- Born: 1923 Jotsoma, Naga Hills District, Assam Province, British India (Now in Kohima District, Nagaland, India)
- Died: 18 February 1998 (aged 74–75) Vidima, Dimapur District, Nagaland, India (Now in Chümoukedima District, Nagaland, India)

= Reivilie Angami =

Reivilie Angami (1923–1998) was a Naga insurgent who served in the British Indian Army from 1943 to 1948 and went on to join the Naga National Council in 1949, rising to the position of Brigadier within the insurgency.

==Early life==
Angami was born in 1923 in Jotsoma Village, Kohima District, Nagaland. He joined the Assam Regiment of the British Indian Army on 23 July 1943 and trained as a soldier in Happy Valley, Assam.

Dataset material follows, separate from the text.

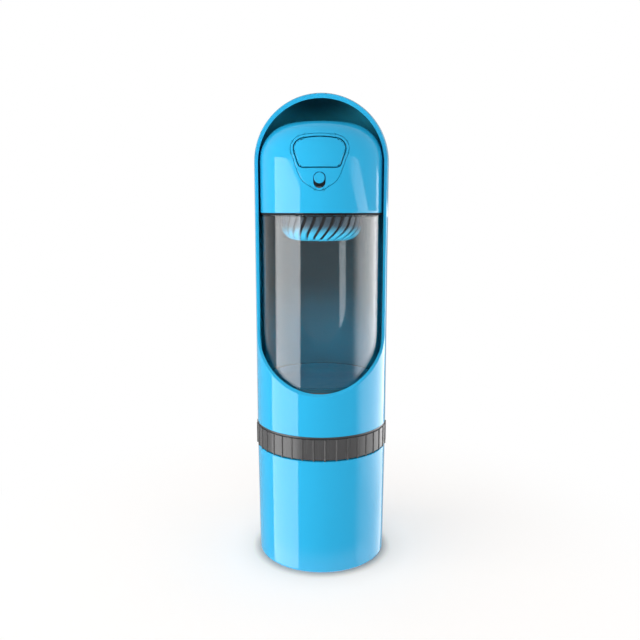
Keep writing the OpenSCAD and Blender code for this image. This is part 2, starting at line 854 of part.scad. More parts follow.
// Side view of what is cut away in front: upright rim, round corner, sloping sill
module window_side() {
    corner_y = rim_y + sill_r;
    corner_z = sill_z + (sleeve_r - corner_y) * tan(sill_angle) + sill_r / cos(sill_angle);
    tip_y = corner_y - sill_r * sin(sill_angle);
    tip_z = corner_z - sill_r * cos(sill_angle);
    out_y = sleeve_r + over;
    out_z = overall_h + over;
    translate([-corner_y, corner_z]) circle(r = sill_r + eps);
    polygon([[-rim_y, corner_z], [-rim_y, out_z], [-out_y, out_z],
        [-out_y, sill_z - over * tan(sill_angle)], [-tip_y, tip_z], [-corner_y, corner_z]]);
}

module outer_sleeve() {
    color(shell_blue) difference() {
        capsule(sleeve_r, hood_z, sleeve_z);
        capsule(sleeve_ri, hood_z - hood_extra, sleeve_z - over);
        translate([-far, 0, 0]) rotate([90, 0, 90]) linear_extrude(height = 2 * far) window_side();
    }
}

food_cup();
base_deck();
food_lid();
food_seal();
bayonet_ring();
grip_ring();
bottle_seat();
water_bottle();
seam_gasket();
valve_housing();
neck_washer();
head_cover();
control_panel();
release_button();
lock_slider();
retainer_frame();
frame_screws();
valve_stem();
valve_seal();
stem_seal();
valve_spring();
outlet_spout();
vent_valve();
trough_seal();
filter_basket();
filter_cartridge();
filter_cap();
outer_sleeve();
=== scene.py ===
# %% [markdown]
# # A dog's travel bottle, modelled and finished in Blender
# The construction comes from a packed CAD model: 28 nodes in metres, +Z up, the button facing -Y.
# The node meshes give every piece its real place. Here the pieces that show get smooth turned
# shells with rounded edges, and every piece gets a finish: glossy sky-blue plastic, smoke-clear
# plastic, ribbed rubber. Each cell builds one thing and prints what it made.

# %% Load the frame
from math import acos, atan2, cos, degrees, hypot, pi, radians, sin, tan

import bmesh
import bpy
from bmesh.types import BMEdge, BMFace, BMVert
from mathutils import Matrix, Vector


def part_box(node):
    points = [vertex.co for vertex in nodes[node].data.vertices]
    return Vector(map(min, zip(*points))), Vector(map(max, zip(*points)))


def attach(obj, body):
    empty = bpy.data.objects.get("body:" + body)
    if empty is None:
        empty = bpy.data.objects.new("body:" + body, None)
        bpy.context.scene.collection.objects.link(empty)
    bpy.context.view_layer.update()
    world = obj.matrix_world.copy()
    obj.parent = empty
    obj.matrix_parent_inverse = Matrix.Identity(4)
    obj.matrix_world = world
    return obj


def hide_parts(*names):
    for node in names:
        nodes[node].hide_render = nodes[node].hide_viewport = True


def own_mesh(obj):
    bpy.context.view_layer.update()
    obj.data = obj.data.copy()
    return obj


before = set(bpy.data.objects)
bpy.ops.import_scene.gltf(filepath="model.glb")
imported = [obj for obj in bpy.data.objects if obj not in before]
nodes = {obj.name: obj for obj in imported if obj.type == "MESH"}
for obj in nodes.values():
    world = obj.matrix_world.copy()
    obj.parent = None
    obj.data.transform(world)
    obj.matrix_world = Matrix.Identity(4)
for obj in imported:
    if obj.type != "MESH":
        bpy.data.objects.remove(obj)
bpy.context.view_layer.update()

# %% [markdown]
# ## The few sizes everything else follows
# A node's box tells its outside sizes, so the shells below read their radii and heights from the
# frame. What a box can't tell, such as a wall's thickness or an edge's rounding, is a number.

# %% Sizes
MM = 0.001


def mm(*metres):
    return [round(v / MM, 2) for v in metres]


TURN_STEPS = 240  # facets round the axis: one every degree and a half
sleeve_low, sleeve_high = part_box("outer_sleeve")
head_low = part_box("head_cover")[0]
bottle_low, bottle_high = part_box("water_bottle")

SLEEVE_R = sleeve_high.x
BODY_R = bottle_high.x  # bottle and head share this radius
SEAM_Z = head_low.z  # the head's lower edge
CROWN_Z = SEAM_Z + 48.5 * MM
WALL = 1.6 * MM  # the sleeve's wall
HOOD_EXTRA = 0.8 * MM  # the hood is thicker at its crown
print("radius of sleeve and bottle, height of seam and crown:", mm(SLEEVE_R, BODY_R, SEAM_Z, CROWN_Z))

# %% [markdown]
# ## Camera
# A portrait lens at the height of the seam between head and bottle, tipped down nine degrees. It
# stands a little to the right of the object's front, so the controls look slightly left.

# %% Camera
CAMERA_DISTANCE = 0.3889
CAMERA_HEIGHT = 0.1969
CAMERA_TURN = radians(1.73)
CAMERA_DOWN = radians(8.96)
FOCAL_PIXELS = 689.5
IMAGE_PIXELS = 640
AXIS_PIXEL = 321.45  # image column of the bottle's axis

camera = bpy.data.objects.new("camera", bpy.data.cameras.new("camera"))
camera.data.sensor_width = 36
camera.data.lens = FOCAL_PIXELS / IMAGE_PIXELS * camera.data.sensor_width
camera.data.shift_x = (IMAGE_PIXELS / 2 - AXIS_PIXEL) / IMAGE_PIXELS
camera.data.clip_start = 0.01
camera_x = CAMERA_DISTANCE * sin(CAMERA_TURN)
camera_y = -CAMERA_DISTANCE * cos(CAMERA_TURN)
camera.location = (camera_x, camera_y, CAMERA_HEIGHT)
camera.rotation_euler = (pi / 2 - CAMERA_DOWN, 0, CAMERA_TURN)
bpy.context.scene.collection.objects.link(camera)
bpy.context.scene.camera = camera
bpy.context.scene.view_settings.view_transform = "Standard"
print("lens", round(camera.data.lens, 2), "mm")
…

==Service in the British Indian Army==
During World War II he fought with the Allied Forces in the Naga Hills, Manipur and Burma, where he earned the Burma Star for his services from 1939 to 1946 and the Indian Independence Medal for his services in 1947. He was also awarded the Gallantry Certificate and released from service in October 1948.

==Nagaland Insurgency==
After returning from his service in the Assam Regiment, he joined the Naga National Council in 1949 and his enthusiasm for Naga Struggle intensified after the martyrdom of his uncle Zasibituo Nagi, the first Naga Martyr at Kohima on 18 October 1952. He formed the Naga Home Guard and the Naga Army along with Comrade Dotsolie Vihienuo and served the Naga insurgency in various capacities. In 1976, he led his former Naga Army comrades to Chümoukedima and established a new village, Vidima, in Chümoukedima District and continued his Service towards the Naga Struggle. He died on 18 February 1998.